Not surprisingly, the Civil War brought the worst out of people involved in politics. Indiana’s wartime governor was Oliver P. Morton who was supportive of President Lincoln’s harsh stand against the Confederacy. Governor Morton saw the secession of southern states as treason to the United States. However, many Hoosiers still had ties to people in the southern states…because many eventual Indiana settlers came from the South. Some Indiana Democrats thought Governor Morton was a tyrannical dictator who had imposed unfair wartime rules and gave away Hoosier money to Union causes.

There were two specific issues Indiana Democrats had against Governor Morton. One was the Indiana draft. As the war dragged on, less and less Hoosier men volunteered, so Governor Morton instituted a draft that forced men into the Union Army. Many Hoosiers saw this as an undemocratic overreach by the governor. In several towns (not only in Indiana) there were draft riots that resulted in destroyed property and brought about several deaths.

The second issue that many Indiana Democrats had issue with was the Emancipation Proclamation. Governor Morton argued that emancipation was necessary to cripple the Confederacy and bring a quick peace. Democrats argued that the emancipation of southern slaves was unconstitutional and a direct threat to white supremacy. What made them even angrier was that Morton and Lincoln were putting black men into Union uniforms.
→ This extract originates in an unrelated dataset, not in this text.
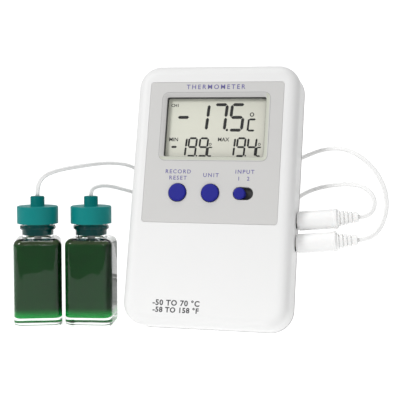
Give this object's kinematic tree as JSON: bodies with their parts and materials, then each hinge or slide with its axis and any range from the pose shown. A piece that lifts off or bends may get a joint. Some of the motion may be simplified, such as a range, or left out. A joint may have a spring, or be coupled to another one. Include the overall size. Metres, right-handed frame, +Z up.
{
  "type": "two-channel digital thermometer",
  "caption": "Digital thermometer with display and stand, and two glycol bottle probes on plug-in leads.",
  "frame": {"origin": "on the table, in the middle of the footprint of the case, its stand and the two bottles", "axes": "+Z up, the display faces -Y and leans back 15 degrees, +X is the viewer's right, where the plugs are"},
  "size_m": [0.1603, 0.0925, 0.1104],
  "materials": {
    "case_white": "fine-textured off-white ABS",
    "fascia_grey": "warm light grey printed film",
    "lens_clear": "clear acrylic window",
    "lcd_glass": "liquid crystal cell",
    "reflector": "grey-green reflective film",
    "black_plastic": "black moulded plastic",
    "frame_white": "moulded display frame",
    "strip_rubber": "layered contact rubber",
    "board_green": "green circuit board",
    "button_blue": "satin blue plastic",
    "steel": "zinc-plated screw steel",
    "nickel": "nickel-plated plug metal",
    "stem_steel": "bright stainless tube",
    "battery_wrap": "printed dry cell jacket",
    "plug_white": "soft white moulding",
    "bottle_glass": "clear moulded glass",
    "glycol_green": "dyed green liquid",
    "liner_foam": "white foam liner",
    "cap_teal": "teal moulded cap",
    "gland_teal": "darker teal gland",
    "lead_white": "white flat twin wire",
    "tie_black": "hook and loop band"
  },
  "bodies": {
    "thermometer": {"front_case": "case_white", "rear_case": "case_white", "fascia": "fascia_grey", "display_lens": "lens_clear", "lcd_glass": "lcd_glass", "lcd_reflector": "reflector", "selector_switch": "black_plastic", "jack_socket_1": "black_plastic", "jack_socket_2": "black_plastic", "button_switches": "black_plastic", "controller_chip": "black_plastic", "board_components": "black_plastic", "lcd_frame": "frame_white", "battery_tray": "frame_white", "contact_strip": "strip_rubber", "circuit_board": "board_green", "case_screws": "steel", "board_screws": "steel", "battery_spring": "steel", "battery_contact": "steel", "battery": "battery_wrap", "bottle_1": "bottle_glass", "bottle_2": "bottle_glass", "glycol_1": "glycol_green", "glycol_2": "glycol_green", "lead_1_plug_side": "lead_white", "lead_1_bottle_side": "lead_white", "lead_2_plug_side": "lead_white", "lead_2_bottle_side": "lead_white", "coil_1": "lead_white", "coil_2": "lead_white", "coil_tie_1": "tie_black", "coil_tie_2": "tie_black"},
    "memory_button": {"memory_button": "button_blue"},
    "mode_button": {"mode_button": "button_blue"},
    "selector": {"selector_lever": "black_plastic", "selector_knob": "button_blue"},
    "battery_door": {"battery_door": "case_white"},
    "stand": {"stand": "case_white"},
    "plug_1": {"plug_sleeve_1": "nickel", "plug_insulator_1": "black_plastic", "plug_tip_1": "nickel", "plug_grip_1": "plug_white", "plug_boot_1": "plug_white"},
    "plug_2": {"plug_sleeve_2": "nickel", "plug_insulator_2": "black_plastic", "plug_tip_2": "nickel", "plug_grip_2": "plug_white", "plug_boot_2": "plug_white"},
    "probe_1": {"probe_gland_1": "gland_teal", "probe_stem_1": "stem_steel", "cap_liner_1": "liner_foam"},
    "probe_2": {"probe_gland_2": "gland_teal", "probe_stem_2": "stem_steel", "cap_liner_2": "liner_foam"},
    "cap_1": {"cap_1": "cap_teal"},
    "cap_2": {"cap_2": "cap_teal"}
  },
  "joints": [
    {"name": "memory_button_press", "type": "slide", "parent": "thermometer", "child": "memory_button", "axis": [0, 0.9659, -0.2588], "range_m": [0, 0.0007], "stiffness_N_per_m": 300, "springref_m": -0.0015},
    {"name": "mode_button_press", "type": "slide", "parent": "thermometer", "child": "mode_button", "axis": [0, 0.9659, -0.2588], "range_m": [0, 0.0007], "stiffness_N_per_m": 300, "springref_m": -0.0015},
    {"name": "selector_slide", "type": "slide", "parent": "thermometer", "child": "selector", "axis": [1, 0, 0], "range_m": [0, 0.0031]},
    {"name": "battery_door_hinge", "type": "hinge", "parent": "thermometer", "child": "battery_door", "pos_m": [0.02645, 0.01596, 0.087], "axis": [1, 0, 0], "range_deg": [0, 75]},
    {"name": "stand_fold", "type": "hinge", "parent": "thermometer", "child": "stand", "pos_m": [0.02645, -0.00055, 0.0277], "axis": [1, 0, 0], "range_deg": [0, 122.4]},
    {"name": "plug_1_pull", "type": "slide", "parent": "thermometer", "child": "plug_1", "axis": [0.9957, 0.0239, 0.0892], "range_m": [0, 0.0145], "deforming": ["lead_2_plug_side"]},
    {"name": "plug_2_pull", "type": "slide", "parent": "thermometer", "child": "plug_2", "axis": [0.9957, 0.0239, 0.0892], "range_m": [0, 0.0145], "deforming": ["lead_1_plug_side"]},
    {"name": "probe_1_rise", "type": "slide", "parent": "thermometer", "child": "probe_1", "axis": [0, 0, 1], "range_m": [0, 0.00353], "deforming": ["lead_1_bottle_side"]},
    {"name": "cap_1_turn", "type": "hinge", "parent": "probe_1", "child": "cap_1", "pos_m": [-0.04945, -0.01286, 0.045], "axis": [0, 0, 1], "range_deg": [0, 400]},
    {"name": "probe_2_rise", "type": "slide", "parent": "thermometer", "child": "probe_2", "axis": [0, 0, 1], "range_m": [0, 0.00353], "deforming": ["lead_2_bottle_side"]},
    {"name": "cap_2_turn", "type": "hinge", "parent": "probe_2", "child": "cap_2", "pos_m": [-0.02735, -0.00666, 0.045], "axis": [0, 0, 1], "range_deg": [0, 400]}
  ],
  "couplings": [
    {"joint": "cap_1_turn", "follows": "probe_1_rise", "rad_per_m": 1979},
    {"joint": "cap_2_turn", "follows": "probe_2_rise", "rad_per_m": 1979}
  ]
}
Deep divisions developed among Hoosiers. On July 4th there were communities that celebrated American independence in separate groups-one for pro-war Republicans and another for anti-war Democrats. The most hostile opposition came from Copperheads, the Republican nickname for an outspoken group of anti-war Democrats. Republicans likened them to snakes in the grass, who, in opposing the war effort, would aid the Confederacy.2

Copperhead Political Cartoon

Political cartoon showing Lady Liberty fighting off snakes (copperheads) of southern sympathizers.

Oliver P. Morton

Indiana's Civil War Governor and close friend of President Lincoln

General John Hunt Morgan

John Hunt Morgan – known as the ‘Thunderbolt of the Confederacy’ and remembered as the ideal of the romantic Southern cavalryman -- was born June 1, 1825 in Huntsville, Alabama, but is thoroughly identified with his mother’s home state of Kentucky. Morgan moved to the Bluegrass State as a boy and briefly attended Transylvania College in Lexington before he was expelled for bad behavior.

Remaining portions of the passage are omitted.